* [Data lines]:
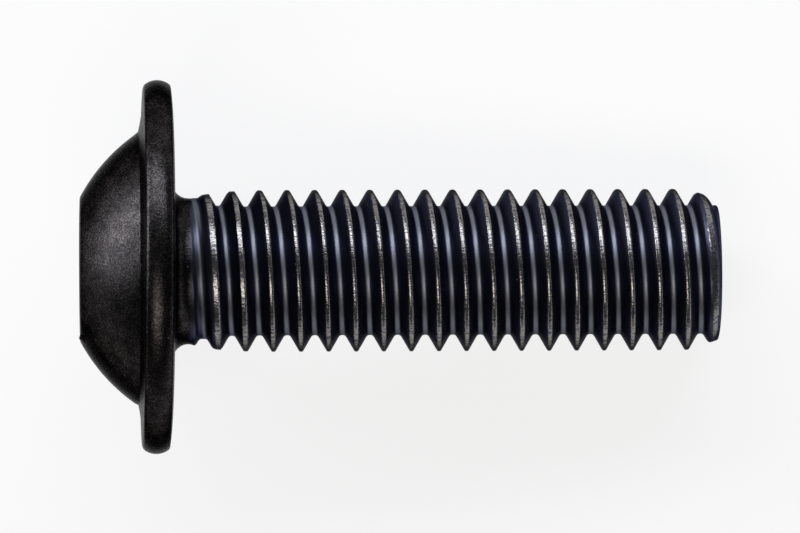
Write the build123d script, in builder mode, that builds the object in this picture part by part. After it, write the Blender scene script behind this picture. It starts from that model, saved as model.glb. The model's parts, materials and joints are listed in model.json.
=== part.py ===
from build123d import *

import os
from math import asin, atan2, cos, degrees, hypot, radians, sin, tan

# Flanged button head screw with a hex socket: one forged and thread-rolled piece of steel.
# It is built about its own axis, with Z = 0 on the bearing face under the flange, the shank
# towards +Z and the head towards -Z. Then it is laid on its side, where it rests on the
# flange's rim and on the shoulder of its point. The shank's outline runs along the thread's
# crests. All sizes are in millimetres.

# Shank
thread_diameter = 5.87  # over the crests
shank_length = 19.78  # bearing face to tip
neck_step = 0.297  # the crests stand this far proud of the neck, on the radius
neck_length = 0.66
neck_fillet = 0.57
first_crest_step = 0.14  # the first crest is this much under full height
first_crest_rise = 0.58  # end of the neck to the first crest
crest_growth_length = 3.4  # end of the neck to the first crest of full height

# Rolled point
point_length = 1.11
point_edge_step = 0.375  # from the crests in to the edge of the flat end face
point_shoulder_radius = 1.50  # rounds the shank into the point's cone
point_edge_radius = 0.08

# Flange
flange_diameter = 13.52
rim_widest_height = 0.55
rim_lower_height = 0.09
rim_lower_inset = 0.18
rim_upper_height = 1.04
rim_upper_inset = 0.17
rim_corner_radius = 0.10
underside_roll_width = 1.35  # the underside curls up over this width, inside the rim
flange_top_inset = 0.30
flange_top_height = 1.09
flange_top_sag = 0.05  # hollow of the flange's top between rim and dome

# Button dome
head_height = 3.345
dome_diameter = 9.88
dome_base_height = 1.24
dome_radius = 6.50
top_flat_diameter = 5.20
top_flat_edge_radius = 0.15

# Hex socket, punched, with a shallow cone for a floor and a countersunk mouth
socket_across_flats = 4.0
socket_depth = 2.10
socket_floor_step = 0.10  # the cone begins this far inside the flats
socket_floor_fall = 0.55
socket_mouth_margin = 0.05  # the countersink reaches this far past the hexagon's corners
socket_mouth_depth = 0.20

crest_radius = thread_diameter / 2
neck_radius = crest_radius - neck_step
rim_radius = flange_diameter / 2
point_angle = atan2(point_edge_step, point_length)
point_shoulder_length = point_shoulder_radius * tan(point_angle / 2)
socket_floor_radius = socket_across_flats / 2 - socket_floor_step
socket_mouth_radius = socket_across_flats / 2 / cos(radians(30)) + socket_mouth_margin

# Outline that is turned about the axis, from the centre of the head's top round to the tip
with BuildSketch(Plane.XZ) as outline:
    with BuildLine():
        head_centre = (0, -head_height)
        flat_edge = (top_flat_diameter / 2, -head_height)
        dome_base = (dome_diameter / 2, -dome_base_height)
        flange_top_edge = (rim_radius - flange_top_inset, -flange_top_height)
        flange_top_middle = (
            (dome_base[0] + flange_top_edge[0]) / 2,
            (dome_base[1] + flange_top_edge[1]) / 2 + flange_top_sag,
        )
        rim_upper = (rim_radius - rim_upper_inset, -rim_upper_height)
        rim_lower = (rim_radius - rim_lower_inset, -rim_lower_height)
        underside_edge = (rim_lower[0] - underside_roll_width, 0)
        fillet_outer = (neck_radius + neck_fillet, 0)
        fillet_inner = (neck_radius, neck_fillet)
        neck_end = (neck_radius, neck_length)
        first_crest = (crest_radius - first_crest_step, neck_length + first_crest_rise)
        full_crest = (crest_radius, neck_length + crest_growth_length)
        point_begin = (crest_radius, shank_length - point_length - point_shoulder_length)
        point_edge = (crest_radius - point_edge_step, shank_length)
        tip_centre = (0, shank_length)

        Line(head_centre, flat_edge)
        RadiusArc(flat_edge, dome_base, -dome_radius)
        ThreePointArc(dome_base, flange_top_middle, flange_top_edge)
        Line(flange_top_edge, rim_upper)
        crown = ThreePointArc(rim_upper, (rim_radius, -rim_widest_height), rim_lower)
        TangentArc(underside_edge, rim_lower, tangent=(1, 0))
        Line(underside_edge, fillet_outer)
        RadiusArc(fillet_outer, fillet_inner, -neck_fillet)
        Line(fillet_inner, neck_end)
        Line(neck_end, first_crest)
        TangentArc(full_crest, first_crest, tangent=(0, -1))
        Line(full_crest, point_begin)
        point_shoulder = JernArc(point_begin, (0, 1), point_shoulder_radius, degrees(point_angle))
        Line(point_shoulder @ 1, point_edge)
        Line(point_edge, tip_centre)
        Line(tip_centre, head_centre)
    make_face()
    for corner, rounding in (
        (flat_edge, top_flat_edge_radius),
        (flange_top_edge, rim_corner_radius),
        (rim_upper, rim_corner_radius),
        (rim_lower, rim_corner_radius),
        (point_edge, point_edge_radius),
    ):
        fillet(outline.vertices().sort_by_distance(corner)[0], radius=rounding)

# Hex socket and, turned about the axis, its countersunk mouth and its conical floor
with BuildPart() as socket:
    with BuildSketch(Plane.XY.offset(-head_height)):
        RegularPolygon(socket_across_flats / 2, 6, major_radius=False)
    extrude(amount=socket_depth)
    with BuildSketch(Plane.XZ):
        with BuildLine():
            Polyline(
                (0, -head_height),
                (socket_mouth_radius, -head_height),
                (socket_floor_radius, socket_mouth_depth - head_height),
                (socket_floor_radius, socket_depth - head_height),
                (0, socket_depth + socket_floor_fall - head_height),
                close=True,
            )
        make_face()
    revolve(axis=Axis.Z)

with BuildPart() as upright:
    add(outline.sketch)
    revolve(axis=Axis.Z)
    add(socket.part, mode=Mode.SUBTRACT)

# How the screw lies: on the plane that touches the round of the rim and the point's shoulder
crown_centre = crown.arc_center
point_centre = point_shoulder.arc_center
along = point_centre.Y - crown_centre.Y
inward = crown_centre.X - point_centre.X
centre_distance = hypot(along, inward)
lying_tilt = atan2(inward, along) + asin((crown.radius - point_shoulder.radius) / centre_distance)
lying = Plane(origin=(0, 0, 0), x_dir=(0, 1, 0), z_dir=(cos(lying_tilt), 0, -sin(lying_tilt)))

with BuildPart() as screw:
    add(upright.part.moved(lying.location))
screw.part.label = "screw"

os.makedirs("parts", exist_ok=True)
export_step(screw.part, "parts/screw.step")
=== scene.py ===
# Flanged button head screw of blackened steel, lying on a pale floor under soft lights.
# The screw is modelled upright, one unit to the millimetre, with Z = 0 on the bearing face
# under its flange and the shank towards +Z. Then it is laid down and scaled to metres, to
# lie where the frame has it.

import json
from math import atan2, ceil, cos, exp, floor, pi, radians, sin, sqrt, tan

import bpy
from mathutils import Matrix, Vector


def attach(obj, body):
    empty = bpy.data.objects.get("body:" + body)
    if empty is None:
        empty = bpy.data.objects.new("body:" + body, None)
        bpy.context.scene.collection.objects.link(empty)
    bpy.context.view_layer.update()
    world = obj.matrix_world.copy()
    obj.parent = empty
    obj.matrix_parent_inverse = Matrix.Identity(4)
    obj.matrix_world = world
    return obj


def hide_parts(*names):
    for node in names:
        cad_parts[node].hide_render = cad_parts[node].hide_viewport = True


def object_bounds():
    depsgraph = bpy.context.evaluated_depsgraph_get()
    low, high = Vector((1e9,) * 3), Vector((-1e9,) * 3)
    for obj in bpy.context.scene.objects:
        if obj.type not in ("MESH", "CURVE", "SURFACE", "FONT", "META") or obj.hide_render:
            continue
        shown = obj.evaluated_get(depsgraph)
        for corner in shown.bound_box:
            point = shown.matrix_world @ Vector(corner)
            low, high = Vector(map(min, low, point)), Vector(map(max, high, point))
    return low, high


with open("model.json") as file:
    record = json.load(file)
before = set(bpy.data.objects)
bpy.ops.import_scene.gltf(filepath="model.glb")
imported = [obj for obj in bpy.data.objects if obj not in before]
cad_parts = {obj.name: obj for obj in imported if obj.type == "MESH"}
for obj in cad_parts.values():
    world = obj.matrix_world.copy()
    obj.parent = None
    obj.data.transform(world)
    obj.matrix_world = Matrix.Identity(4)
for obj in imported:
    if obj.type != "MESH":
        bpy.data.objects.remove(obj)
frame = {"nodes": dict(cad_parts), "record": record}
cad_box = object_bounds()

# ---- Sizes that the frame gives, in millimetres ----

MM = 0.001
mounts = {mount["name"]: mount for mount in frame["record"]["mounts"]}
screw_axis = Vector(mounts["bearing_face"]["axis"]).normalized()
cad_corners = [vertex.co for vertex in frame["nodes"]["screw"].data.vertices]
stations = [corner.dot(screw_axis) / MM for corner in cad_corners]
reaches = [(corner - corner.dot(screw_axis) * screw_axis).length / MM for corner in cad_corners]
shank_length = max(stations)
head_height = -min(stations)
rim_radius = max(reaches)
crest_radius = mounts["threaded_shank"]["dims"]["r_mm"]

# ---- Sizes of what the screw adds to the frame, in millimetres ----

# Thread: right-handed, rolled, with a round root and a round crest tangent to its flanks
PITCH = 1.0
THREAD_DEPTH = 0.604
ROOT_ROUND_RADIUS = 0.165
FLANK_ANGLE = radians(30)
THREAD_START = 0.645  # height of a groove's middle on the side that lies towards +Y
ROOT_STEPS = 4  # spans of the outline over half a root, one flank and half a crest
FLANK_STEPS = 4
CREST_STEPS = 3
TURN_STEPS = 120  # facets round the screw

# First turns: the groove sinks and the crests grow
NECK_STEP = 0.297  # full crests stand this far proud of the neck
NECK_FILLET = 0.57
RUNOUT_BEGIN = 0.75  # the groove begins to sink at this height
GROOVE_SINKING = 0.42  # its missing depth falls to 1/e over this length
CREST_GROWTH = 0.92  # the crests' missing height falls to 1/e over this length
SETTLED_HEIGHT = 1.6  # the groove is wider below this height, on the head's side of its root
SETTLING_LENGTH = 0.5
ROOT_WIDENING = 0.085
CREST_LEAN = 0.5  # slope of the first crest's top, up towards the tip
CREST_LEVELLING = 0.55  # the slope falls to 1/e over this length
CREST_RIDGE = 0.08  # the slope ends this far before the crest's middle
CORNER_BLEND = 0.03  # rounds the crests' corners
POINT_BLEND = 0.18  # rounds what the point leaves of the last crest
POINT_BLEND_GROWTH = 0.4  # the one blend becomes the other over this length
THREAD_CUT = 0.60  # the threaded length is cut off here, in the neck, to join the head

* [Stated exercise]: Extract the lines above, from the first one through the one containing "radians, sin, tan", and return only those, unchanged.

* [Final answer]:
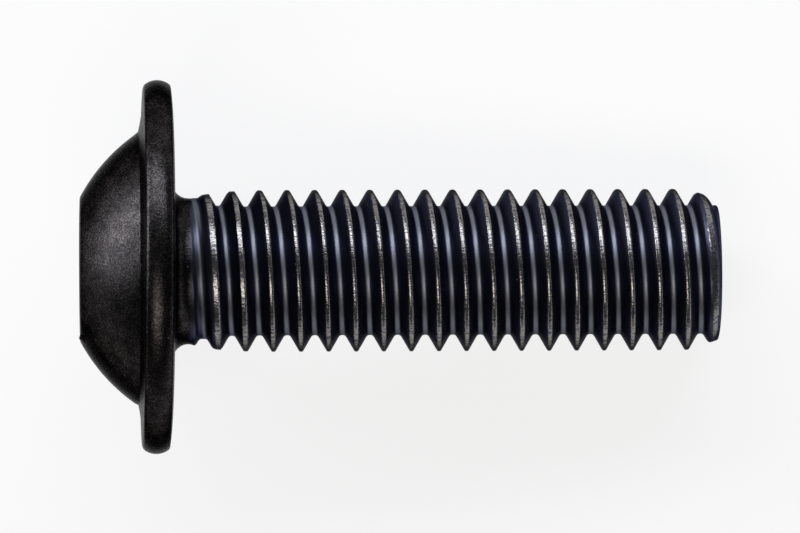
Write the build123d script, in builder mode, that builds the object in this picture part by part. After it, write the Blender scene script behind this picture. It starts from that model, saved as model.glb. The model's parts, materials and joints are listed in model.json.
=== part.py ===
from build123d import *

import os
from math import asin, atan2, cos, degrees, hypot, radians, sin, tan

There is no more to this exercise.